Let's consider an alternative scenario. What if I purchased a home in 2013 using an FHA loan with a 3.5% down payment on a $100,000 house in Wayne County, MI, instead of renting? And let's assume that the estimated market value of that house in 2017 was $120,000. What would my financial situation look like then?

To estimate the gained equity, we'll need to break it down:

  1. Initial Purchase Price: The house was $100,000 in 2013.

  2. Down Payment: With a 3.5% down payment, I initially put down $3,500.

  3. Mortgage Balance: The remaining balance on the mortgage after the down payment would be $96,500 ($100,000 - $3,500).

  4. Market Value in 2017: Let's assume that the estimated market value of the house increased to $120,000 in 2017.

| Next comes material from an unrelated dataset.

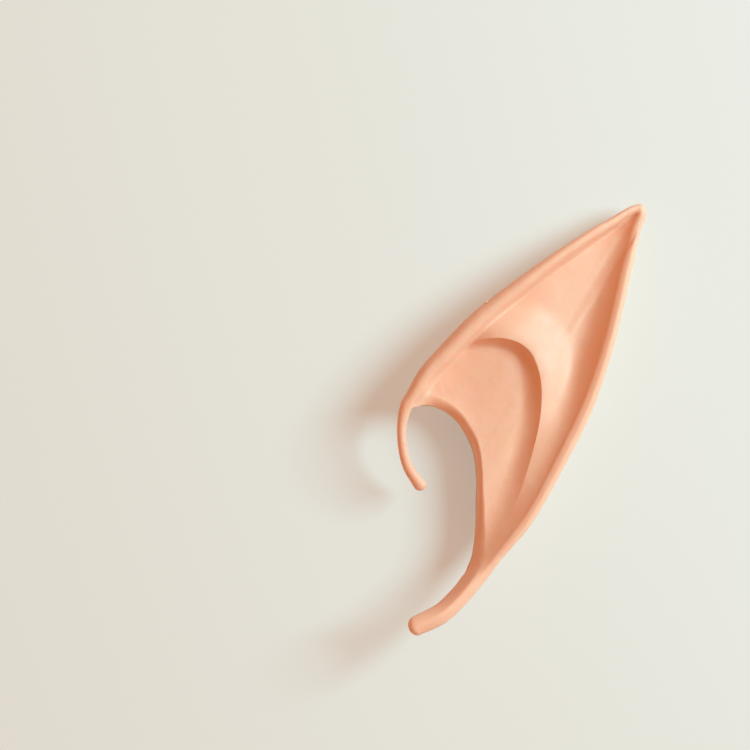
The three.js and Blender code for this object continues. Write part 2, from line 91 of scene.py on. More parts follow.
# Sections from the mouth to the outer edge. mouth and edge are plan points, as shares of WIDTH and LENGTH.
# crest is the top of the rim, and floor the bowl's height at FLOOR_SHARES of the way out, as shares of
# HEIGHT. rim and cove are shares of RIM_WIDTH and COVE_WIDTH. rod is 1 where the section is a plain bar,
# and 0 where it is the open folded skin. lean is how steeply a bar's inner part is bent down.
FLOOR_SHARES = (0, 0.25, 0.5, 0.75, 1)
Section = namedtuple("Section", "at mouth edge crest rim cove floor rod lean")
SECTIONS = [
    Section(
        "hook end", mouth=(0.116, 0.352), edge=(0.072, 0.337), crest=0.53, rim=0.5, cove=0.2,
        floor=(0.5, 0.5, 0.5, 0.5, 0.5), rod=1, lean=0,
    ),
    Section(
        "hook bend", mouth=(0.068, 0.388), edge=(0.028, 0.3785), crest=0.6, rim=0.5, cove=0.2,
        floor=(0.55, 0.55, 0.55, 0.55, 0.55), rod=1, lean=0,
    ),
    Section(
        "hook side", mouth=(0.04, 0.447), edge=(0, 0.444), crest=0.68, rim=0.6, cove=0.2,
        floor=(0.6, 0.6, 0.6, 0.6, 0.6), rod=1, lean=0,
    ),
    Section(
        "hook neck", mouth=(0.046, 0.497), edge=(0.001, 0.501), crest=0.71, rim=0.65, cove=0.2,
        floor=(0.62, 0.62, 0.62, 0.62, 0.62), rod=1, lean=0,
    ),
    Section(
        "hook root", mouth=(0.063, 0.522), edge=(0.013, 0.5355), crest=0.725, rim=0.7, cove=0.15,
        floor=(0.62, 0.62, 0.62, 0.62, 0.62), rod=1, lean=0,
    ),
    Section(
        "mouth corner", mouth=(0.096, 0.5245), edge=(0.042, 0.567), crest=0.735, rim=0.74, cove=0.15,
        floor=(0.62, 0.6, 0.6, 0.61, 0.62), rod=0.45, lean=0,
    ),
    Section(
        "mouth top", mouth=(0.14, 0.5225), edge=(0.088, 0.6145), crest=0.745, rim=0.86, cove=0.15,
        floor=(0.62, 0.56, 0.56, 0.58, 0.6), rod=0.08, lean=0,
    ),
    Section(
        "front low", mouth=(0.192, 0.509), edge=(0.175, 0.6715), crest=0.755, rim=0.97, cove=0.15,
        floor=(0.575, 0.51, 0.51, 0.54, 0.6), rod=0, lean=0,
    ),
    Section(
        "front arch", mouth=(0.235, 0.488), edge=(0.2946, 0.7425), crest=0.76, rim=1, cove=0.15,
        floor=(0.545, 0.48, 0.475, 0.52, 0.59), rod=0, lean=0,
    ),
    Section(
        "front middle", mouth=(0.271, 0.4553), edge=(0.4585, 0.8165), crest=0.74, rim=0.92, cove=0.15,
        floor=(0.535, 0.47, 0.465, 0.5, 0.56), rod=0, lean=0,
    ),
    Section(
        "front high", mouth=(0.2965, 0.422), edge=(0.6545, 0.8965), crest=0.67, rim=0.78, cove=0.15,
        floor=(0.535, 0.465, 0.455, 0.45, 0.47), rod=0, lean=0,
    ),
    Section(
        "front narrow", mouth=(0.307, 0.391), edge=(0.8535, 0.9665), crest=0.52, rim=0.66, cove=0.15,
        floor=(0.535, 0.46, 0.415, 0.345, 0.32), rod=0, lean=0,
    ),
    Section(
        "point front", mouth=(0.309, 0.375), edge=(0.953, 0.997), crest=0.42, rim=0.6, cove=0.17,
        floor=(0.535, 0.46, 0.385, 0.29, 0.26), rod=0, lean=0,
    ),
    Section(
        "point", mouth=(0.3105, 0.363), edge=(0.984, 1), crest=0.38, rim=0.58, cove=0.2,
        floor=(0.535, 0.46, 0.375, 0.27, 0.235), rod=0, lean=0,
    ),
    Section(
        "point rear", mouth=(0.3115, 0.354), edge=(1, 0.986), crest=0.38, rim=0.62, cove=0.32,
        floor=(0.535, 0.46, 0.375, 0.265, 0.215), rod=0, lean=0,
    ),
    Section(
        "rear narrow", mouth=(0.3115, 0.34), edge=(0.98, 0.9345), crest=0.42, rim=0.68, cove=0.52,
        floor=(0.535, 0.465, 0.38, 0.24, 0.18), rod=0, lean=0,
    ),
    Section(
        "rear high", mouth=(0.3105, 0.323), edge=(0.938, 0.8288), crest=0.48, rim=0.7, cove=0.84,
        floor=(0.535, 0.465, 0.39, 0.24, 0.17), rod=0, lean=0,
    ),
    Section(
        "rear middle", mouth=(0.309, 0.298), edge=(0.874, 0.6735), crest=0.575, rim=0.74, cove=1,
        floor=(0.535, 0.455, 0.37, 0.255, 0.17), rod=0, lean=0,
    ),
    Section(
        "rear arch", mouth=(0.308, 0.27), edge=(0.791, 0.5288), crest=0.64, rim=0.73, cove=1.1,
        floor=(0.54, 0.46, 0.385, 0.285, 0.2), rod=0, lean=0,
    ),
    Section(
        "rear low", mouth=(0.304, 0.238), edge=(0.6685, 0.3858), crest=0.69, rim=0.67, cove=1.08,
        floor=(0.555, 0.475, 0.415, 0.345, 0.27), rod=0, lean=0,
    ),
    Section(
        "mouth bottom", mouth=(0.296, 0.201), edge=(0.5305, 0.2495), crest=0.74, rim=0.6, cove=0.95,
        floor=(0.6, 0.53, 0.49, 0.46, 0.46), rod=0, lean=0.8,
    ),
    Section(
        "tail root", mouth=(0.2825, 0.1665), edge=(0.416, 0.1703), crest=0.765, rim=0.52, cove=0.7,
        floor=(0.65, 0.6, 0.56, 0.55, 0.57), rod=0.25, lean=0.9,
    ),
    Section(
        "tail neck", mouth=(0.258, 0.134), edge=(0.339, 0.113), crest=0.81, rim=0.5, cove=0.5,
        floor=(0.65, 0.65, 0.65, 0.65, 0.65), rod=1, lean=1,
    ),
    Section(
        "tail side", mouth=(0.214, 0.103), edge=(0.2695, 0.067), crest=0.87, rim=0.5, cove=0.5,
        floor=(0.7, 0.7, 0.7, 0.7, 0.7), rod=1, lean=0.95,
    ),
    Section(
        "tail bend", mouth=(0.1525, 0.0712), edge=(0.1845, 0.0238), crest=0.94, rim=0.5, cove=0.5,
        floor=(0.8, 0.8, 0.8, 0.8, 0.8), rod=1, lean=0.6,
    ),
    Section(
        "tail end", mouth=(0.0615, 0.0437), edge=(0.0935, 0.0007), crest=0.99, rim=0.5, cove=0.5,
        floor=(0.9, 0.9, 0.9, 0.9, 0.9), rod=1, lean=0.15,
    ),
]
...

  5. Remaining Mortgage Balance in 2017: To determine this, we need to factor in my specific mortgage terms and the monthly payments I made over the years.

For our calculations, let's assume a remaining mortgage balance of $70,000 in 2017.

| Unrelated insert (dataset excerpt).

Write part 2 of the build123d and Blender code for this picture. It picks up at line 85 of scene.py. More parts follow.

Using these assumptions, here's how the equity calculation plays out:

  • Initial Equity: $3,500 (the down payment)

  • Market Value in 2017: $120,000

  • Remaining Mortgage Balance in 2017: $70,000

$3,500 + ($120,000 - $70,000) = $3,500 + $50,000 = $53,500

Based on these assumptions, I would have gained approximately $53,500 in equity on my $100,000 house in Wayne County, MI, from 2013 to 2017, had I chosen to purchase it with a 3.5% down payment. This is an estimate, and actual equity gains may vary depending on specific mortgage terms and market conditions during that time.


The key takeaway is that homeownership offers a unique opportunity to build equity over time. Instead of watching my rent payments vanish into thin air, I could have been investing in a property that provides financial stability and has the potential to appreciate in value. Moreover, homeownership offers versatility. I could sell the house, reinvest the equity into a new home, or even convert it into a rental property. When you own a home, you're in control of your financial future, and that's a powerful place to be.


Homeownership isn't just about the financial benefits, though they are substantial. It's also about community. When you own a home, you're not just a resident; you're a stakeholder in your neighborhood, more likely to put down roots, get involved, and make a lasting impact. Owning a home isn't just a financial decision; it's an investment in your future and your community.